Day-to-day, he takes care of "open-heart patients" and neurosurgical patients.
"I love most that I can be there when my patients are the most vulnerable. They are here. They are nervous. They are scared and I'm here to guide them through this process before surgery," Fong said. "We're saving lives and we're making a difference in people's lives. We're making an impact and we are remembered as their heroes."
Meet Corrine Lindquist: "Nurses are a special kind of person"
Lindquist is a clinical nurse educator at Rush Copley Medical Center. She's been working as a nurse for 20 years.
"My mom when I was younger was going to be a nurse but it never panned out for her so it kind of inspired me to go into it and to nursing," she said.
She works to onboard new nurses and says it's "refreshing" to bring on new people.
"Nurses are a special kind of person.

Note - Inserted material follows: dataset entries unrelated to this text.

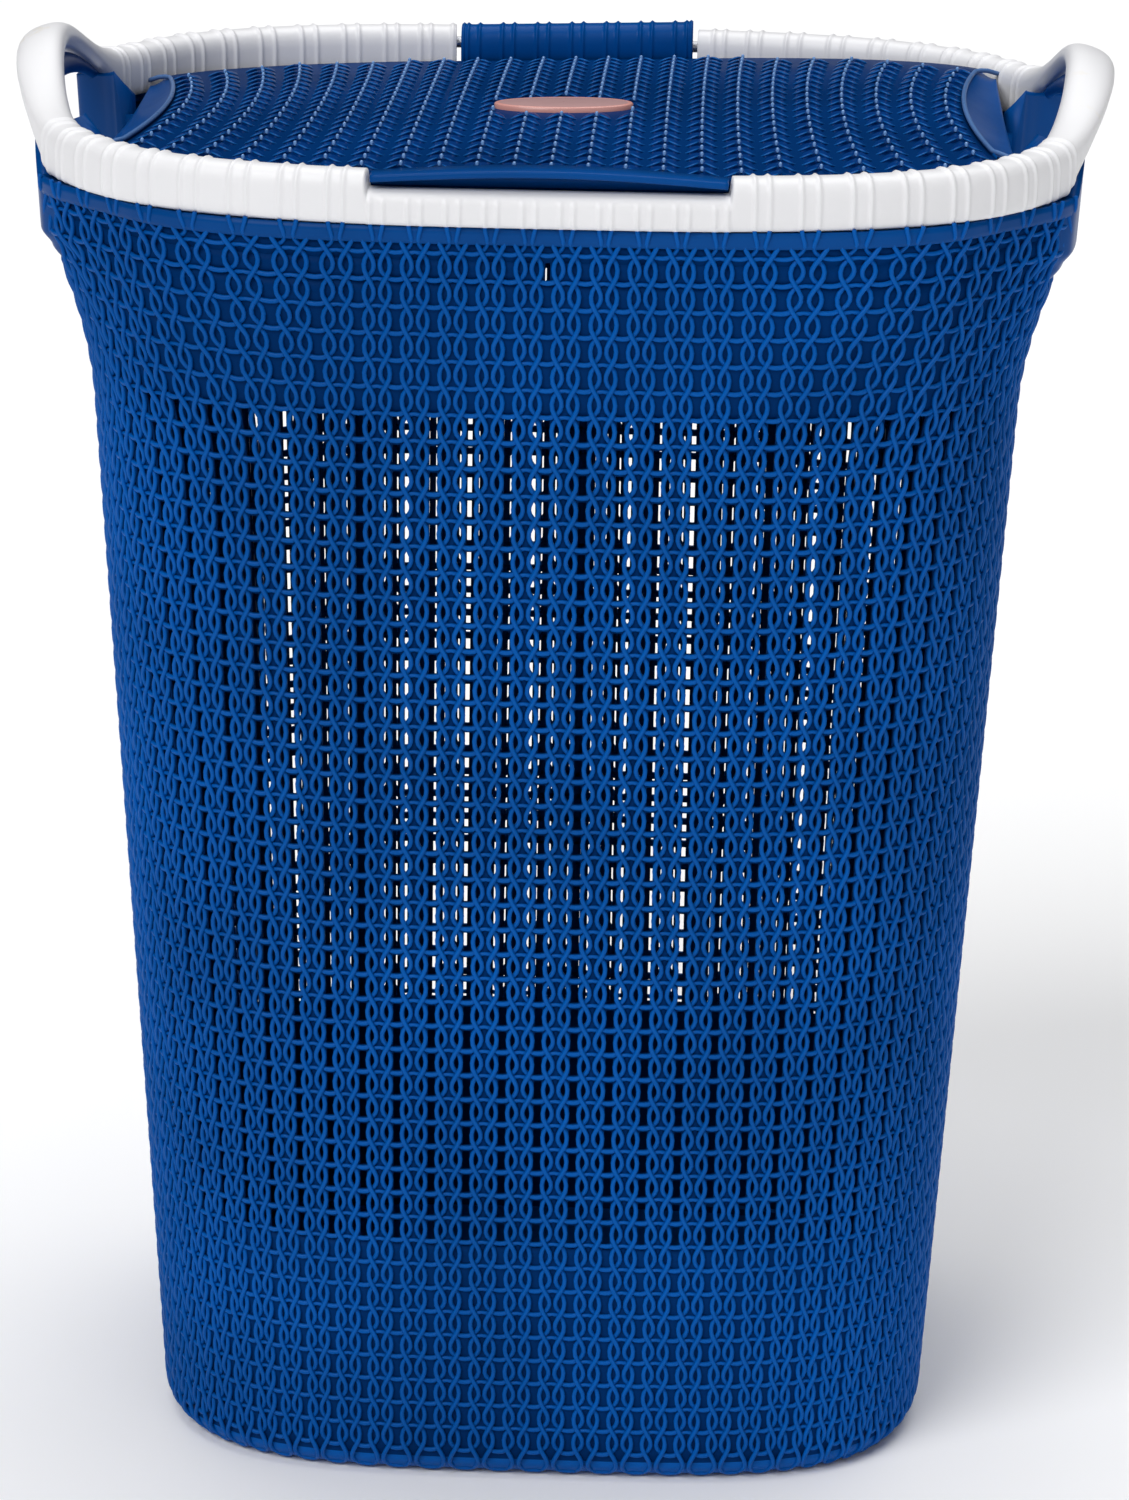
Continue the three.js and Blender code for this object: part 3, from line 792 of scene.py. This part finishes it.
class HAMPER_OT_lid_stitches(bpy.types.Operator):
    """Columns of overlapping stitches that run from the lip to the hinge"""
    bl_idname = "hamper.lid_stitches"
    bl_label = "Lid stitches"

    def execute(self, context):
        s = sizes()
        lobe_blue = moulded_blue("blue_lid", (0.0004, 0.034, 0.175), 0.34, 0.08)
        # Painted highlight: the raised line round each scale is a lighter blue, standing in for the highlight
        # along its edge.
        line_painted_highlight = moulded_blue("blue_lid_line", (0.008, 0.100, 0.34), 0.28, 0.05)
        # Painted highlight: the studs are coloured a pale bright blue, standing in for the glints along each
        # column's middle line.
        glint = Finish("blue_stud", 0.15, Specular_IOR_Level=0.7)
        glint.feed("Base Color", glint.noise(50.0).mix((0.11, 0.26, 0.56), (0.17, 0.35, 0.68)))
        wale, row = s.lid_wale / MM, s.lid_row / MM
        columns = int(LID_END / wale)
        lobe, line, stud = Mesher(), Mesher(), Mesher()
        for column in range(-columns, columns + 1):
            share = column / (columns + 0.5)
            for y in np.arange(FIRST_STUD, LID_BACK - 3, row):
                bow = lid_end(y) - LID_END
                x = share * LID_END + bow * share * abs(share) ** 2
                wide = wale * (1 + 0.5 * bow / LID_END)
                room = min(float(np.minimum(lid_edge(y + step), lid_end(y))) for step in (-7, 0, 7)) - 0.8
                lean = -share * abs(share) ** 2 * 0.0022 * y
                for side in (-1, 1):
                    cx = x + side * 0.225 * wide
                    if abs(cx) + 0.22 * wide > room or self.near_badge(cx, y, 21):
                        continue
                    self.stitch(lobe, line, cx, y, 0.212 * wide, side * 0.16 - lean, side)
                if abs(x) + 2 < room and not self.near_badge(x, y, 18):
                    self.bump(stud, x, y)
        for mesher in (lobe, line, stud):
            mesher.points = [lid_warp(p) for p in mesher.points]
        lobe.make("lid_stitches", lobe_blue, "lid", slot="lid_plastic")
        line.make("lid_stitch_lines", line_painted_highlight, "lid", slot="lid_plastic")
        stud.make("lid_studs", glint.material, "lid", slot="lid_plastic")
        return {"FINISHED"}

    def near_badge(self, x, y, reach):
        """Whether a place lies in the oval round the badge that stays free of stitches."""
        return (x / (BADGE_A + 2)) ** 2 + ((y - BADGE_Y) / reach) ** 2 < 1

    def stitch(self, lobe, line, cx, cy, half, tilt, side):
        """One scale, higher at its front, with a fine raised line round its front edge, coloured a lighter
        blue as a painted highlight.
        """
        def place(k, turn, height):
            u, v = half * k * np.cos(turn), STITCH_REACH * k * np.sin(turn)
            px = cx + u * math.cos(tilt) - v * math.sin(tilt)
            py = cy + u * math.sin(tilt) + v * math.cos(tilt)
            fall = 2.1 * ((px - cx) / half * side * 0.5 + 0.5) ** 2
            return np.stack([px, py, lid_top(px, py) - 0.35 + height - 0.10 * v - fall], -1)
        turn = np.arange(16) * TAU / 16
        dome = ((1.0, -1.9), (0.98, -0.6), (0.88, 0.25), (0.62, 0.62), (0.3, 0.72), (0.02, 0.74))
        lobe.grid(np.stack([place(k, turn, h) for k, h in dome], 1), closed_u=True)
        arc = np.radians(np.linspace(-150, 20, 13) if side > 0 else np.linspace(-200, -30, 13))
        path = place(0.93, arc, 0.18)
        line.tube(path, np.tile([0.0, 0.0, 1.0], (len(path), 1)), 0.42, sides=5)

    def bump(self, stud, x, y):
        """A small round stud on the middle line of a column."""
        turn = np.arange(8) * TAU / 8
        rings = [np.stack([x + 0.8 * k * np.cos(turn), y + 0.8 * k * np.sin(turn),
                           lid_top(x, y) + 0.4 + h + 0 * turn], -1)
                 for k, h in ((1.0, -1.2), (0.92, 0.15), (0.6, 0.55), (0.02, 0.7))]
        stud.grid(np.stack(rings, 1), closed_u=True)


class HAMPER_OT_lid_scoops(bpy.types.Operator):
    """Smooth end flanges beside the hand openings, with their raised edge in a lighter blue as a painted
    highlight
    """
    bl_idname = "hamper.lid_scoops"
    bl_label = "Lid end scoops"

    def execute(self, context):
        blue = moulded_blue("blue_smooth", colours().plain, 0.34, 0.06)
        # Painted highlight: the raised edge is a lighter blue, standing in for the highlight along it.
        edge = moulded_blue("blue_edge", (0.08, 0.17, 0.38), 0.3, 0.05)
        for side, name in ((-1, "left"), (1, "right")):
            y = np.linspace(-93, 93, 60)[:, None]
            u = np.linspace(0, 1, 16)[None]
            inner = np.minimum(lid_end(y), lid_edge(y)) + 0.2
            x = inner + (SCOOP_END - inner) * u + 0 * y
            drop = SCOOP_DROP * np.sin(u * np.pi / 2) * bell(y, 186)
            z = lid_top(inner, y) - drop
            y = y + 0 * u
            top = np.stack([side * x, y, z], -1)
            under = np.stack([side * x, y, z - 2.4], -1)
            mesher = Mesher()
            mesher.grid(np.concatenate([top, under[:, ::-1]], 1), closed_v=True, flip=side > 0)
            mesher.points = [lid_warp(p) for p in mesher.points]
            mesher.make("lid_flange_%s" % name, blue, "lid", slot="lid_plastic",
                        replaces=("lid_scoop_%s" % name,))
            mesher = Mesher()
            yb = np.linspace(-96, 96, 70)
            xb = lid_end(yb) + 0.4 + 9 * smooth(84, 97, np.abs(yb))
            path = np.stack([side * xb, yb, lid_top(xb, yb) + 0.1 - 3 * smooth(88, 97, np.abs(yb))], -1)
            mesher.tube(lid_warp(path), np.tile([0.0, 0.0, 1.0], (len(yb), 1)), 1.0, sides=10)
            mesher.make("lid_edge_%s" % name, edge, "lid", slot="lid_plastic")
        return {"FINISHED"}


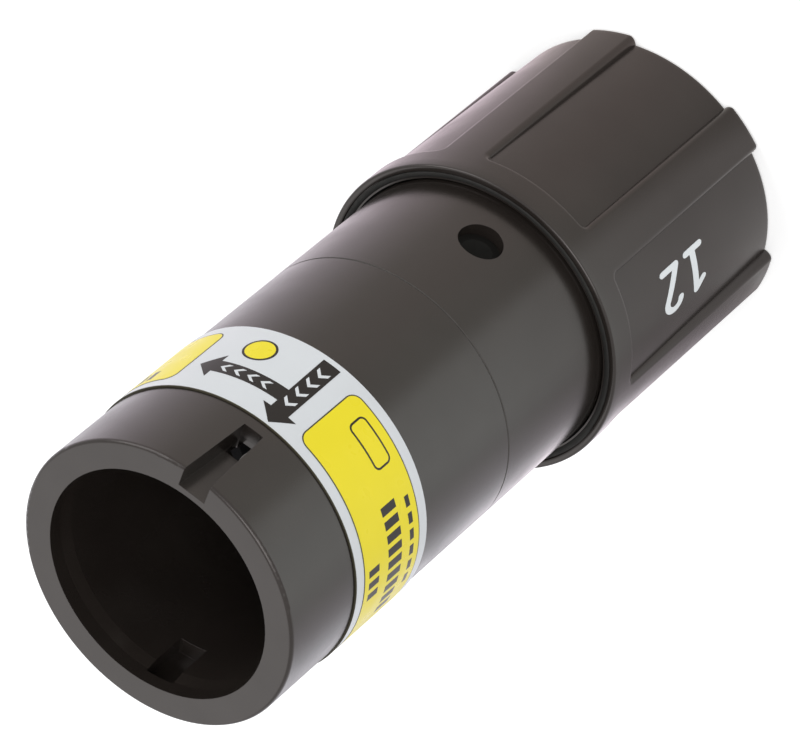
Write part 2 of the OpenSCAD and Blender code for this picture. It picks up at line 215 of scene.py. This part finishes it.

No matter what you're going through, you always have someone that's going to be there that you can lean on," Lindquist said.
Meet Francine Davis:" Nursing is a rewarding field"
Davis is an infusion nurse at Stroger Hospital. The Chicago native has worked as a nurse for nine years.
Day-to-day, Davis works with chemo infusion therapy.
"Nursing is a rewarding field and if you care for people, this would be a field that you should invest in," She said.
Meet Zach Mosher: "Proud to be a nurse"
"Since I was little, I've always wanted to help people and as I grew older I realized that I wanted to get into something that had to do with healthcare, science," Mosher said. "That always interested me."
Mosher, from Sandwich, Illinois, is a nurse at Rush Copley Medical Center. He's worked as a nurse for a year and a half.
"Ultimately it all comes down to teamwork. I've been very blessed to be in this profession," He said. When somebody is down, everybody rallies behind them to help pick them up and it really makes me proud to be a nurse."
Meet Riane McClellan: "I wanted to impact and touch the lives"
McClellan is a a nurse clinician at Ruth M. Rothstein Core Center.
"Just seeing the patients happy and meeting their goals and meeting their compliance and caring for the individual, the family, the community and also from the love and support that I get from my family and coworkers," McClellan said.
She said said she finds it rewarding to met the needs of the patients.
"I became a nurse because I wanted to impact and touch the lives of people in a special way," McClellan said.
Meet Sharon Hollivay-Wheeler: "It feeds my spirit."
Hollivay-Wheeler is a nurse clinician in critical care at Stroger Hospital.
"I love most about this job is being able to take care of my patients," She said. "I love giving that. It's passionate for me. It feeds my spirit."
She said her education and knowledge has allowed her to be an advocate for her patients during tough times, like COVID. "I know I can provide this care," She said.
Meet Sonia Holliday: "I love taking care of people"
For over 20 years, Holliday has worked as a nurse.
She currently works at Rush Copley Hospital and is originally from Louisiana.
"When i was younger, my grandfather had a stroke," She said. "When he was in the hospital, I saw how well the nurses took care of him so that sparked something in me to want to take care of others."
She said during the pandemic, it was hard when family members were not allowed in the hospital.
"Being a nurse for me, I love taking care of people, I love helping everyone, I love working with all the many nurses here. We're so compassionate about our jobs," Holliday said.
Meet Rhona Fagust: "An awesome privilege"
ER nurse Fagust works at Edward Hospital. She's been a nurse for 24 years.
"I got into nursing because I've always had a passion for anything science or medial related and I've always enjoyed taking care of other people," She said.
She said the ER has very strong camaraderie.
"Patient nurse friendship is very unique in that we take care of them in their most vulnerable moments and the fact that I can come in and be a stranger and that they entrust me to care for them is an awesome privilege," Fagust said.